Bangladesh bans three charities from giving Rohingya aid
A male Rohingya refugee washes in a refugee camp in the Palong Khali district, Bangladesh, Oct. 12.


Bangladesh has banned three Islamic charities from working with Rohingya refugees, a lawmaker said yesterday, amid concerns displaced Muslims in camps along its border could be radicalized.

Mahjabeen Khaled, an MP from the ruling Awami League, said the international charities Muslim Aid and Islamic Relief, and Bangladesh-based Allama Fazlullah Foundation, had been blacklisted from the Rohingya refugee camps in southernmost Cox's Bazar district.

Khaled, who sits on the parliamentary standing committee on foreign affairs, said no specific allegations had been levelled at the charities. But authorities were "scrutinizing and screening" all aid agencies wanting to contribute to the massive relief effort in Cox's Bazar, where more than half a million refugees had fled to squalid camps since August.

"We want to monitor who is giving aid, and why, for security reasons. Who are funding them, and what they are going to do with the money?" Khaled told AFP.

"They [Rohingya] are vulnerable.
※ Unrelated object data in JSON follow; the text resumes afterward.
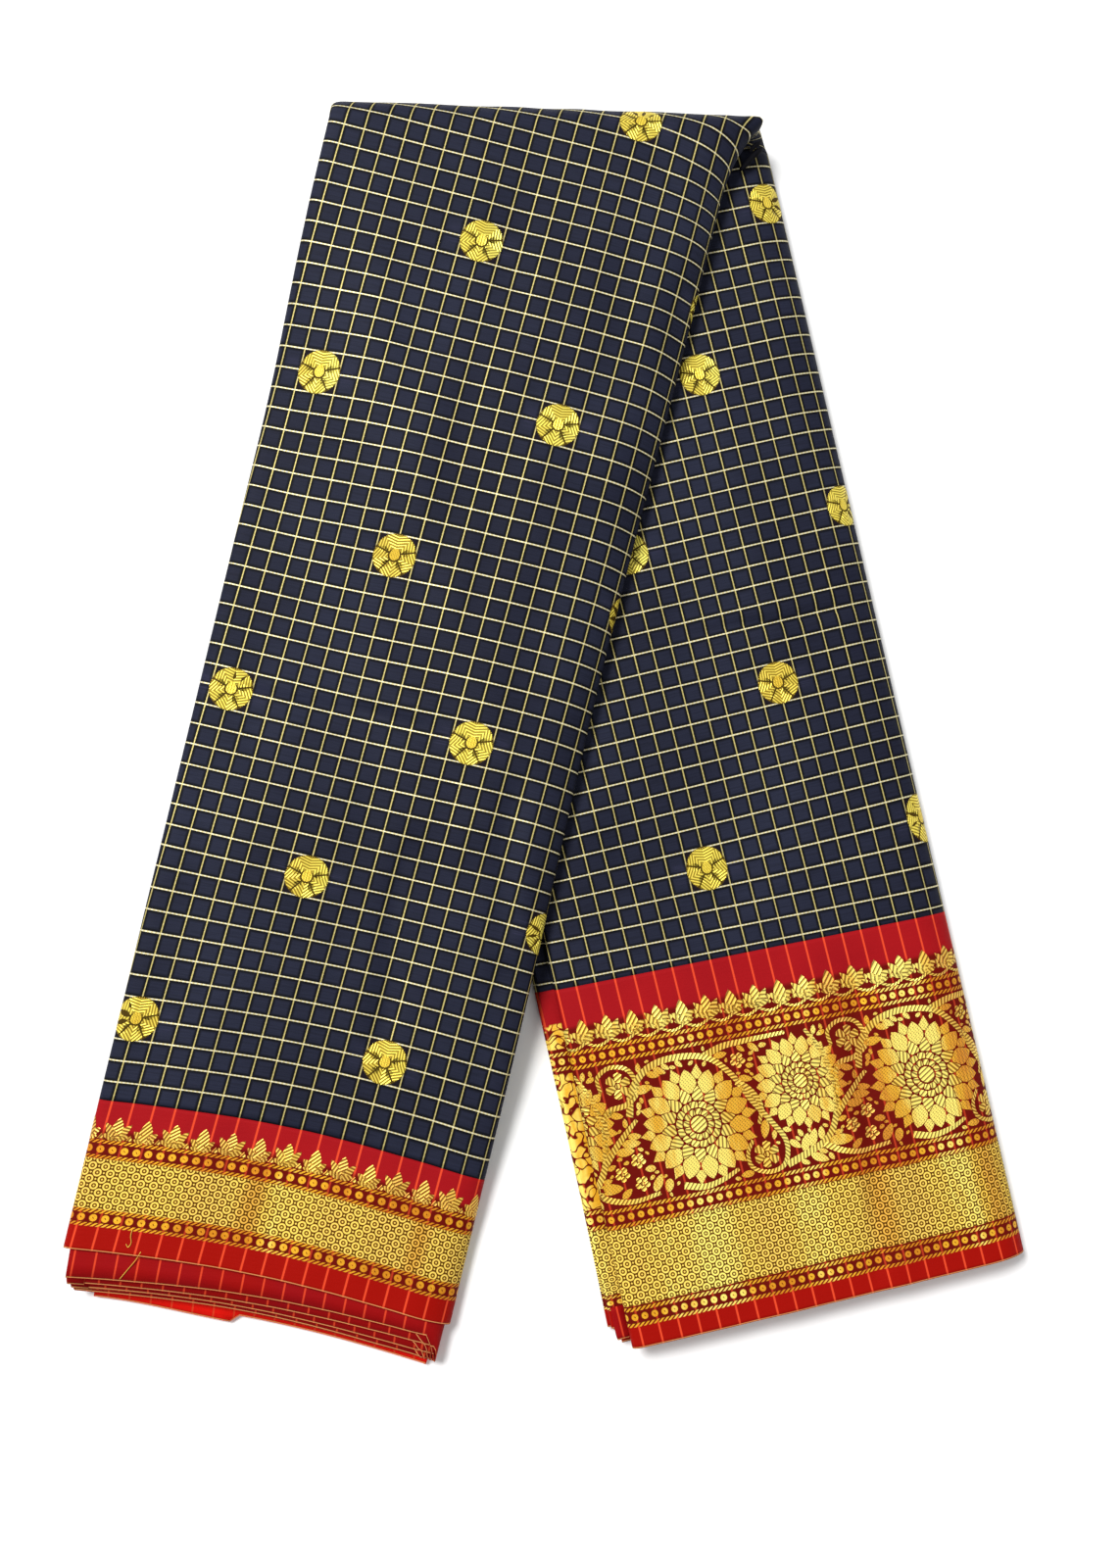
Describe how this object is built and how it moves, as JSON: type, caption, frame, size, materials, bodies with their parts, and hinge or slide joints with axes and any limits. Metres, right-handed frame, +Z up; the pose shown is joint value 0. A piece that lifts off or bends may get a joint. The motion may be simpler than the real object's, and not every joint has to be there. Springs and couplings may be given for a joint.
{
  "type": "folded saree",
  "caption": "Long checked silk drape cloth with round woven flowers and patterned borders, folded into a flat strip and once more across its middle.",
  "frame": {"origin": "middle of the outline seen from above, on the surface that the cloth lies on", "axes": "+Y towards the fold across the middle of the pack, which both legs run down from; +Z up, out of the surface; +X to the right, towards the back leg's hem"},
  "size_m": [0.4488, 0.5948, 0.0331],
  "materials": {
    "navy_silk": "smooth navy silk with a fine grid of gold thread and scattered round gold flowers, soft satin sheen",
    "red_border": "red silk woven with gold metallic thread in bands of vines, rows of dots and rings, bright satin sheen"
  },
  "bodies": {
    "root": {"front_field": "navy_silk", "front_layers": "navy_silk", "front_border": "red_border", "front_hem_layers": "red_border", "back_field": "navy_silk", "back_layers": "navy_silk", "back_border": "red_border", "back_hem_layers": "red_border"}
  },
  "joints": []
}
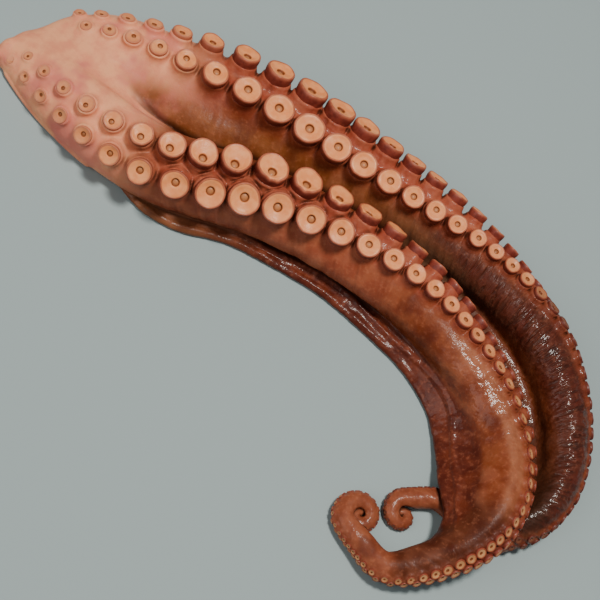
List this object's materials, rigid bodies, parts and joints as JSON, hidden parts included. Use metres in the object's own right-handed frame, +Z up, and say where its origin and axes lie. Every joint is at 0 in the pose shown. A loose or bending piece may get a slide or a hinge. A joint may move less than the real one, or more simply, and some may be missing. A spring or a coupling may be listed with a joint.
{
  "type": "cooked octopus",
  "caption": "Pair of cooked octopus arms joined at the cut base, lying suckers up side by side, bent round together with curled tips and a thin web flap along the inner side.",
  "frame": {"origin": "centre of the bounding box in plan, at the level of the surface it lies on", "axes": "+X from the cut base towards the bend, +Y away from the curled tips towards the outside of the bend, +Z up, out of the sucker side"},
  "size_m": [0.3274, 0.1671, 0.0374],
  "materials": {
    "cooked_flesh": "wet gloss"
  },
  "bodies": {
    "root": {"octopus_arms": "cooked_flesh"}
  },
  "joints": []
}
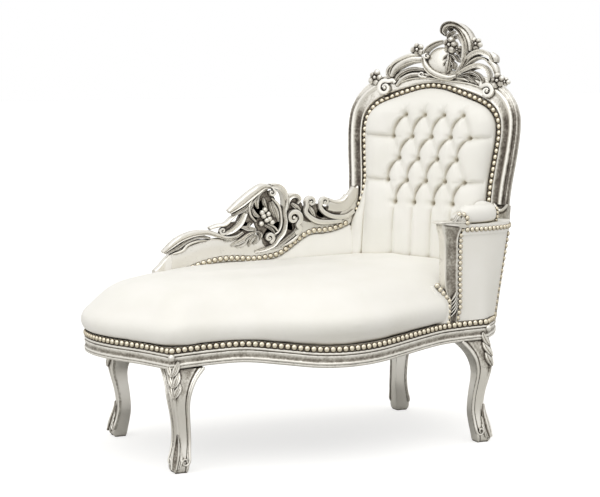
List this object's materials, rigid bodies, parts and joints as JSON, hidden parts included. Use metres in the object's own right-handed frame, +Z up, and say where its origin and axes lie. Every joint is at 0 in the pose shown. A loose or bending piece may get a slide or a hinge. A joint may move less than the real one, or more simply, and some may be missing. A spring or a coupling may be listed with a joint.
{
  "type": "chaise longue",
  "caption": "Carved silver-leaf chaise longue with off-white leather, tall tufted back at one end, low carved rear rail, one padded arm and nail trim",
  "frame": {"origin": "on the floor under the middle of the chaise's outline", "axes": "+X from the foot end to the head end along the length, +Y to the rear, +Z up"},
  "size_m": [1.3096, 0.7286, 1.2304],
  "materials": {
    "silver_leaf_wood": "silver leaf over carved wood with a dark patina in the recesses",
    "faux_leather": "off-white, smooth satin",
    "foam": "open-cell upholstery foam",
    "jute_webbing": "woven straps",
    "hessian": "coarse weave",
    "dust_cloth": "black thin cloth",
    "plain_wood": "unfinished hardwood",
    "steel": "plain zinc plated",
    "polished_nails": "polished pale champagne domes"
  },
  "bodies": {
    "root": {"arm_inner_pad": "faux_leather", "arm_nails": "polished_nails", "arm_outer_panel": "faux_leather", "arm_pad_cover": "faux_leather", "arm_pad_foam": "foam", "arm_post": "silver_leaf_wood", "arm_rail": "faux_leather", "back_cover": "faux_leather", "back_crest_rail": "silver_leaf_wood", "back_foam": "foam", "back_lower_rail": "plain_wood", "back_nails": "polished_nails", "back_outer_panel": "faux_leather", "back_stile_left": "silver_leaf_wood", "back_stile_right": "silver_leaf_wood", "back_webbing": "jute_webbing", "corner_block_screws": "steel", "corner_blocks": "plain_wood", "corner_outer_panel": "faux_leather", "crest_carving": "silver_leaf_wood", "dust_cloth": "dust_cloth", "foot_rail": "silver_leaf_wood", "front_rail": "silver_leaf_wood", "head_rail": "silver_leaf_wood", "leg_front_foot": "silver_leaf_wood", "leg_front_head": "silver_leaf_wood", "leg_rear_foot": "silver_leaf_wood", "leg_rear_head": "silver_leaf_wood", "low_back_cover": "faux_leather", "low_back_foam": "foam", "low_back_outer_panel": "faux_leather", "low_rail": "silver_leaf_wood", "low_rail_carving": "silver_leaf_wood", "low_rail_nails": "polished_nails", "rail_dowels": "plain_wood", "rear_rail": "silver_leaf_wood", "seat_cover": "faux_leather", "seat_foam": "foam", "seat_hessian": "hessian", "seat_nails": "polished_nails", "seat_webbing": "jute_webbing", "tuft_buttons": "faux_leather"}
  },
  "joints": []
}
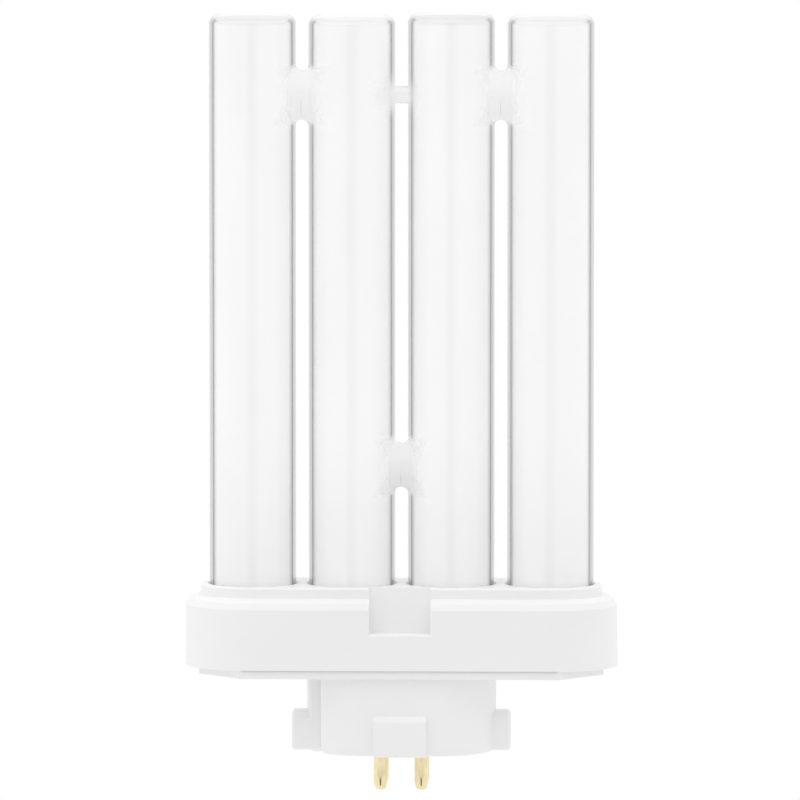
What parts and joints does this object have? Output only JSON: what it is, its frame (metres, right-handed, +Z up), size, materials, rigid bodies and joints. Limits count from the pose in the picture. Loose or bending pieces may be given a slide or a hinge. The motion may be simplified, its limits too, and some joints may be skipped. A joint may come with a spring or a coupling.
{
  "type": "compact fluorescent lamp",
  "caption": "Flat plug-in fluorescent lamp: a row of joined white glass tubes in a stadium-shaped plastic base with a keyed plug and round contact pins.",
  "frame": {"origin": "Centre of the footprint on the surface that the lamp lies on, under the middle of its length and width.", "axes": "+Y runs along the tubes away from the pins, +X across the row of tubes, +Z up through the front of the base, which has the key and the notch."},
  "size_m": [0.075, 0.135, 0.0234],
  "materials": {
    "clear_glass": "clear, polished by drawing",
    "phosphor": "matt white powder",
    "white_plastic": "moulded, satin",
    "pin_brass": "bright, rolled and crimped",
    "lead_wire": "bare drawn wire",
    "tube_cement": "cured silicone, slightly clear"
  },
  "bodies": {
    "root": {"glass_envelope": "clear_glass", "phosphor_coating": "phosphor", "tube_housing": "white_plastic", "plug_cover": "white_plastic", "contact_pin_1": "pin_brass", "contact_pin_2": "pin_brass", "contact_pin_3": "pin_brass", "contact_pin_4": "pin_brass", "lead_wire_1": "lead_wire", "lead_wire_2": "lead_wire", "lead_wire_3": "lead_wire", "lead_wire_4": "lead_wire", "tube_cement_1": "tube_cement", "tube_cement_2": "tube_cement", "tube_cement_3": "tube_cement", "tube_cement_4": "tube_cement"}
  },
  "joints": []
}
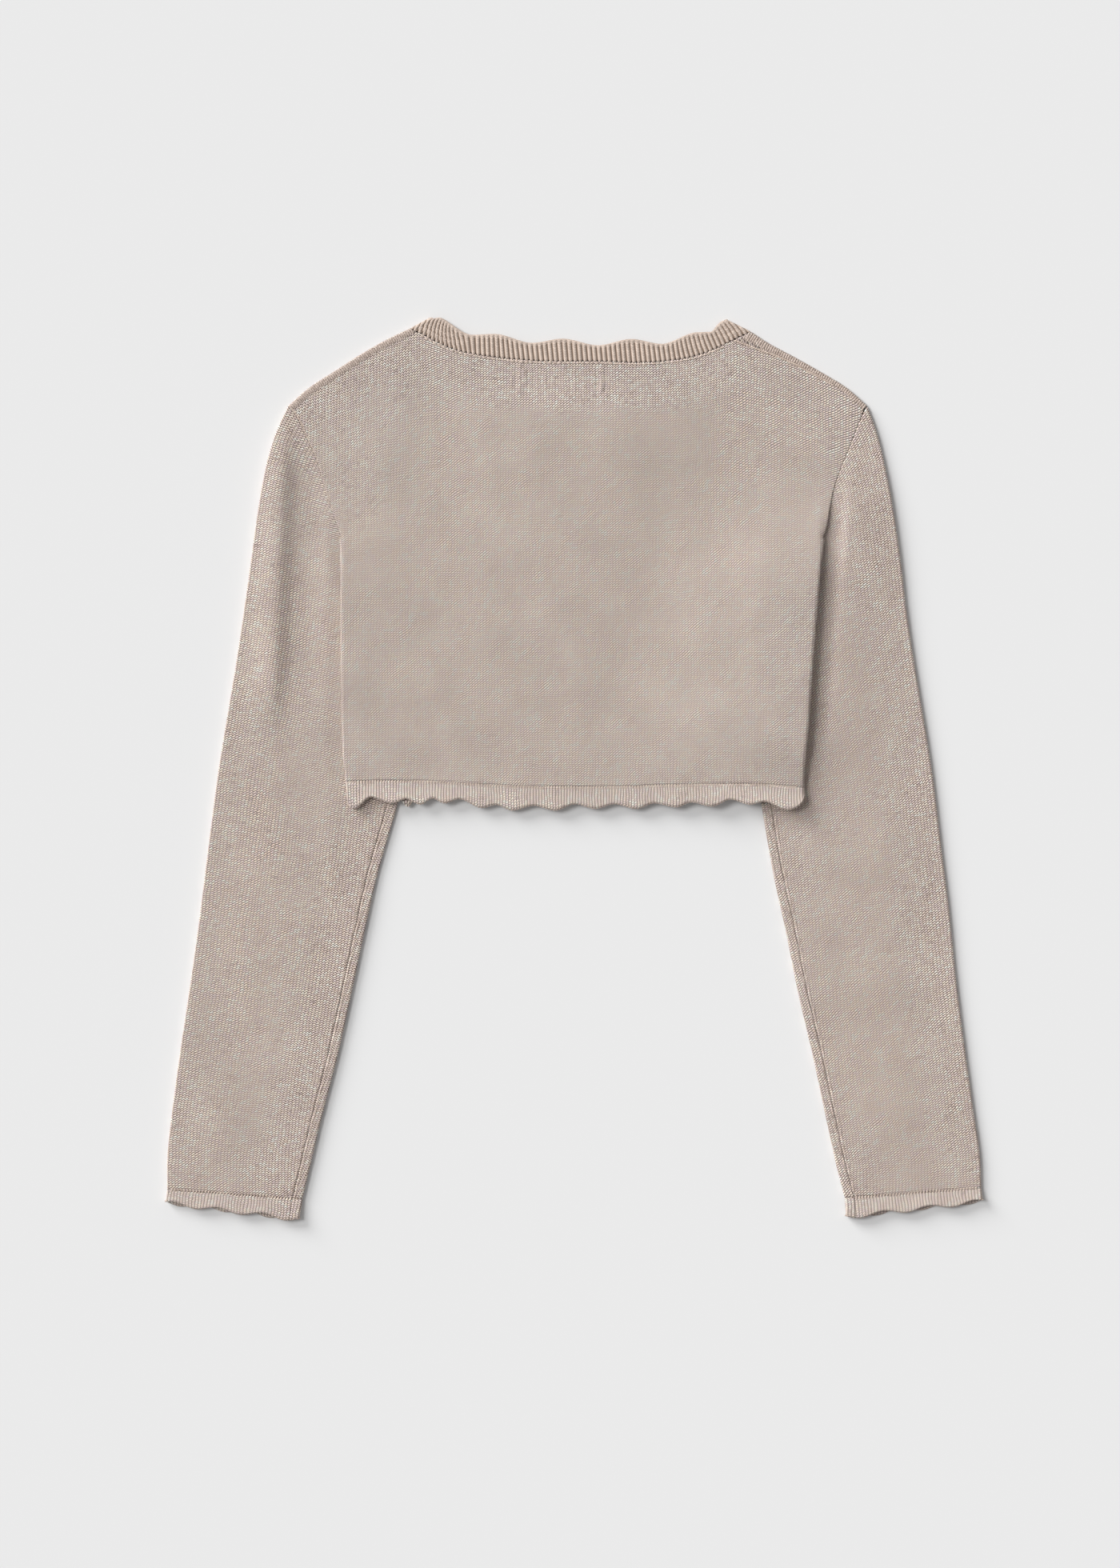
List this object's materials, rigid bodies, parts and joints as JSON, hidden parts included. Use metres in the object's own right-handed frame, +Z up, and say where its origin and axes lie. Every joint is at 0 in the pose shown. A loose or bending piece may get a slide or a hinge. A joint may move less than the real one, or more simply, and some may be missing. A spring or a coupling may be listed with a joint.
{
  "type": "cropped cardigan laid flat",
  "caption": "Cropped long-sleeved cardigan in fine beige jersey, laid flat with its back up, with a ribbed neckband and scalloped neck, hem and cuffs.",
  "frame": {"origin": "on the surface that the cardigan lies on, below the middle of its outline", "axes": "+X towards the wearer's right, +Y from the cuffs up to the neck, +Z up out of the surface; the back faces up"},
  "size_m": [0.5109, 0.5645, 0.0109],
  "materials": {
    "jersey": "matte",
    "rib": "matte",
    "button": "satin"
  },
  "bodies": {
    "root": {"back": "jersey", "front_left": "jersey", "front_right": "jersey", "sleeve_left": "jersey", "sleeve_right": "jersey", "neckband": "rib", "hem_back": "jersey", "hem_front_left": "jersey", "hem_front_right": "jersey", "cuff_left": "jersey", "cuff_right": "jersey", "band_left": "rib", "band_right": "rib", "button_1": "button", "button_2": "button", "button_3": "button", "button_4": "button", "button_5": "button"}
  },
  "joints": []
}
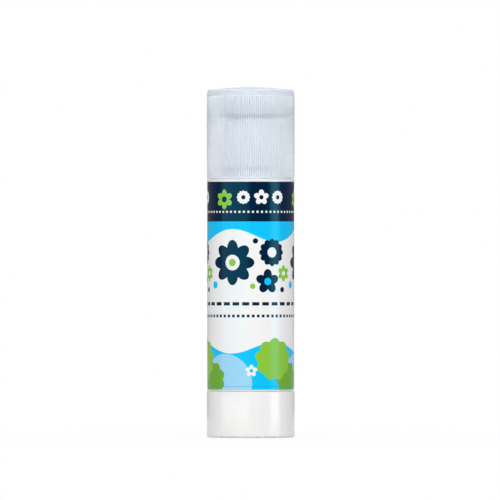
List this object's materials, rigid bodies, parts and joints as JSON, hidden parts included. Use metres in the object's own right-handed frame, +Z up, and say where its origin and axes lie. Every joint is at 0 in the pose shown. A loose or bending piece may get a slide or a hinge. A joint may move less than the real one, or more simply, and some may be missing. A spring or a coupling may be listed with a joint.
{
  "type": "glue stick",
  "caption": "Twist-up glue stick with a ribbed pull-off cap, labelled round barrel and a plain twist base that lifts the glue on a lead screw.",
  "frame": {"origin": "centre of the twist base's underside, on the surface that the stick stands on", "axes": "+Z up along the stick's axis, from base to cap; the label's front faces -Y"},
  "size_m": [0.026, 0.026, 0.1038],
  "materials": {
    "natural_plastic": "natural polypropylene, milky see-through, fine vertical ribs",
    "white_plastic": "glossy white polypropylene",
    "label_film": "printed film: navy band, cyan and white fields with plain shapes",
    "adhesive": "waxy white glue"
  },
  "bodies": {
    "barrel": {"barrel": "white_plastic", "label": "label_film"},
    "cap": {"cap": "natural_plastic"},
    "twist_base": {"twist_base": "white_plastic", "lead_screw": "white_plastic"},
    "carriage": {"carriage": "white_plastic", "glue": "adhesive"}
  },
  "joints": [
    {"name": "cap_pull", "type": "slide", "parent": "barrel", "child": "cap", "axis": [0, 0, 1], "range_m": [0, 0.04]},
    {"name": "base_turn", "type": "hinge", "parent": "barrel", "child": "twist_base", "pos_m": [0, 0, 0], "axis": [0, 0, 1], "range_deg": [0, 486]},
    {"name": "carriage_rise", "type": "slide", "parent": "barrel", "child": "carriage", "axis": [0, 0, 1], "range_m": [0, 0.0068]}
  ],
  "couplings": [
    {"joint": "carriage_rise", "follows": "base_turn", "m_per_rad": 0.00079577}
  ]
}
A lot can be done with this Rohingya people. We want to be careful," she said, adding it would be "easy" to lure the refugees to militancy.

Bangladesh has heavily curtailed access to the Rohingya camps in recent years, but eased restrictions last month after more than 520,000 new refugees poured across the border.

The government's NGO Affairs Bureau approved 30 local and global aid groups to meet "emergency needs" in the overwhelmed camps, which already housed about 300,000 Rohingya before the latest influx.

Before that, just four international charities including Doctors With Borders (MSF) and Action Against Hunger (ACF) were permitted to operate in the sensitive border district.

Khaled said Muslim Aid had also been banned from working in the refugee camps in 2012, when tens of thousands of Rohingya Muslims fled a separate surge of violence in neighboring Myanmar.

Myanmar's Buddhist majority denies that Rohingya Muslims are a separate ethnic group and regards them as illegal immigrants. The Rohingyas are stateless Muslim minority who have long faced persecution in Myanmar, which regards them as illegal immigrants from Bangladesh. The U.N. says more than 600,000 have arrived in the last year, swelling camps that were already home to between 300,000 and 400,000 refugees. Bangladesh has allocated land to accommodate some 800,000 refugees in one massive camp, but the U.N. has warned that such a large concentration in one area could promote the spread of disease.